Nous supposons que l’impôt correspondant au bénéfice de 2018 est de 12 000 €. Le bénéfice de 2018 étant supérieur au bénéfice des trois années précédentes sera plafonné à celui de 2016, soit 56 000 €. Le crédit d’impôt sera donc de : 12 000 x 56 000/58 000 = 11 586 €. Il restera donc à payer un impôt de 414 €.
Toutefois, l’administration admet que l’augmentation du bénéfice de 2018 peut résulter de l’augmentation régulière de l’activité du contribuable (par exemple en début d’activité). Dans ce cas, si le CIMR a été plafonné, un crédit d’impôt complémentaire s’ajoutera au CIMR plafonné au titre de l’impôt 2018 dans deux situations :
- Si le bénéfice de 2019 est supérieur à celui de 2018 : le complément de CIMR sera égal à la différence entre le CIMR calculé sur le bénéfice de 2018 et celui qui avait été versé.
- Si le bénéfice de 2019 est inférieur à celui de 2018 mais supérieur au bénéfice le plus élevé de la période 2015 – 2017 : le complément de CIMR sera alors égal à la différence entre le CIMR calculé sur le bénéfice de 2019 et le CIMR versé.
- Enfin, si le bénéfice de 2019 est inférieur à celui de 2018, vous pourrez bénéficier, en faisant une réclamation contentieuse, d’un crédit d’impôt complémentaire en montrant que la hausse du bénéfice de 2018 par rapport aux trois années précédentes et à l’année 2019 résulte uniquement d’un surcroit d’activité en 2018.
Ce crédit complémentaire sera liquidé à partir de septembre 2020…

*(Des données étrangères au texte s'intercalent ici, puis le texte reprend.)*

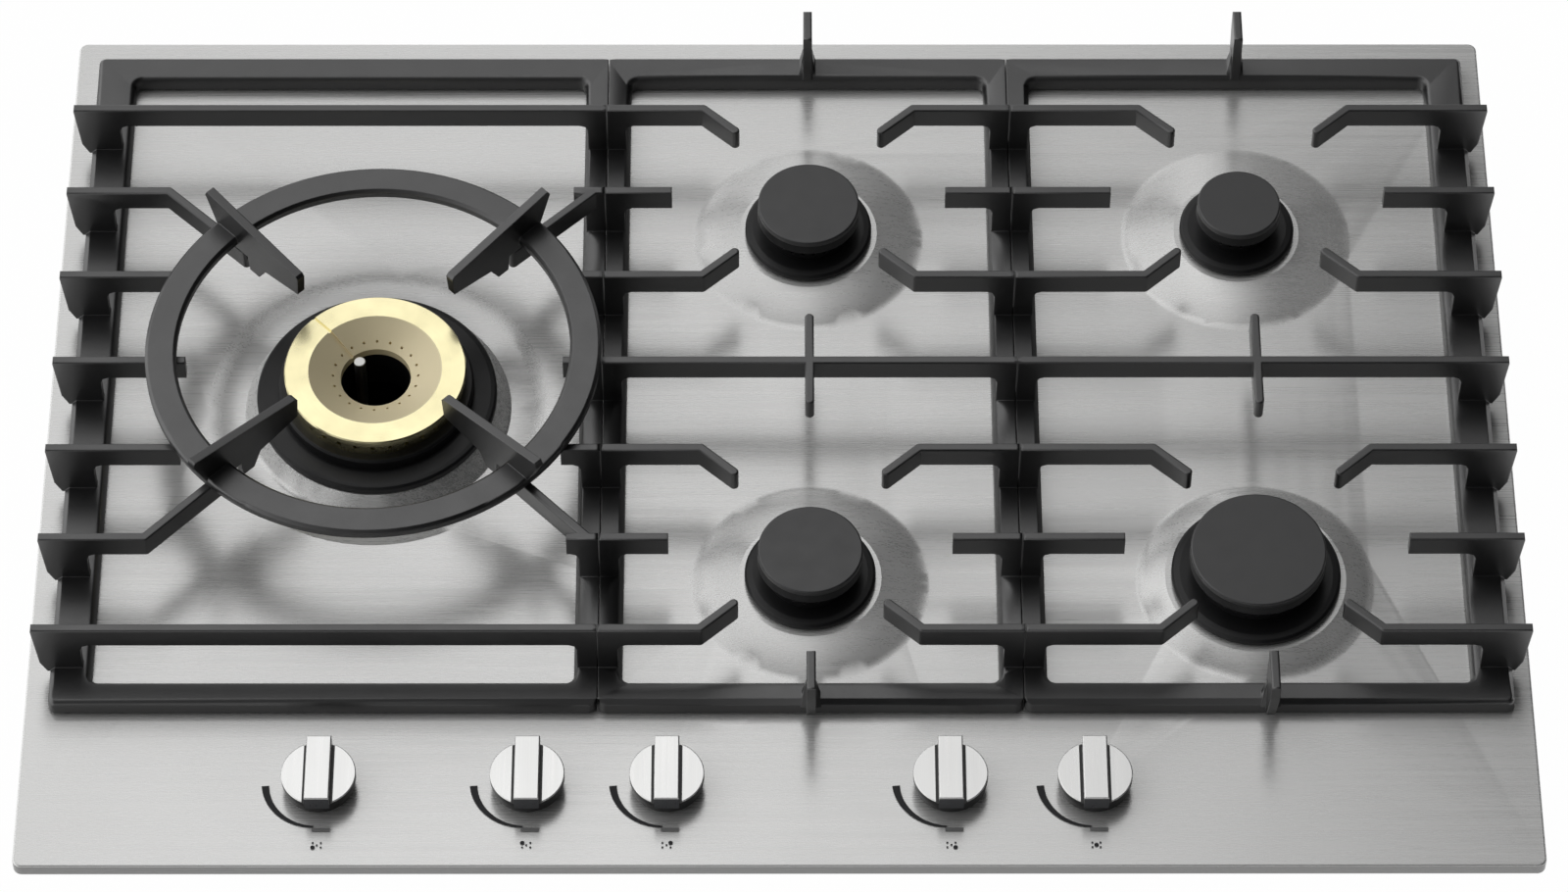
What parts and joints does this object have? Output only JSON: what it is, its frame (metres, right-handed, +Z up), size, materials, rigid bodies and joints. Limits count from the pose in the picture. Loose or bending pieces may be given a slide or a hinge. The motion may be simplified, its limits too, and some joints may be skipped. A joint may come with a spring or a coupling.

Quelle stratégie adopter pour 2018 ?
En pratique, les professions médicales et paramédicales n’ont pas beaucoup de latitude pour jouer sur leur bénéfice imposable. Leurs recettes sont appréhendées au fur et à mesure de leur activité et, pour les dépenses, il est préférable de les payer régulièrement si l’on ne veut pas se fâcher avec ses fournisseurs. En outre, le développement des prélèvements automatiques restreint encore plus les marges de manœuvre.
On peut simplement dire qu’il n’est pas opportun de réduire votre bénéfice de 2018 si vous estimez qu’il sera supérieur à ceux de 2015, 2016 et 2017. Au pire, vous aurez un peu d’impôt à payer mais il vous suffira d’attendre 2019 pour voir si vous ne pouvez pas bénéficier du crédit d’impôt complémentaire.
Ce qui est certain, c’est que vous n’avez pas intérêt – fiscalement – à prendre votre retraite avant le 31 décembre 2018. Les revenus de 2018 seront exonérés d’impôt, la plupart du temps totalement. Il est donc préférable que ce soit sur des revenus d’activité, forcément supérieurs à votre pension de retraite.
Car il ne faut pas oublier que l’avantage essentiel du passage au prélèvement à la source pour les professionnels libéraux, c’est d’échapper à l’impôt une année de leur vie ! On n’a pas souvent l’occasion d’avoir un tel cadeau fiscal.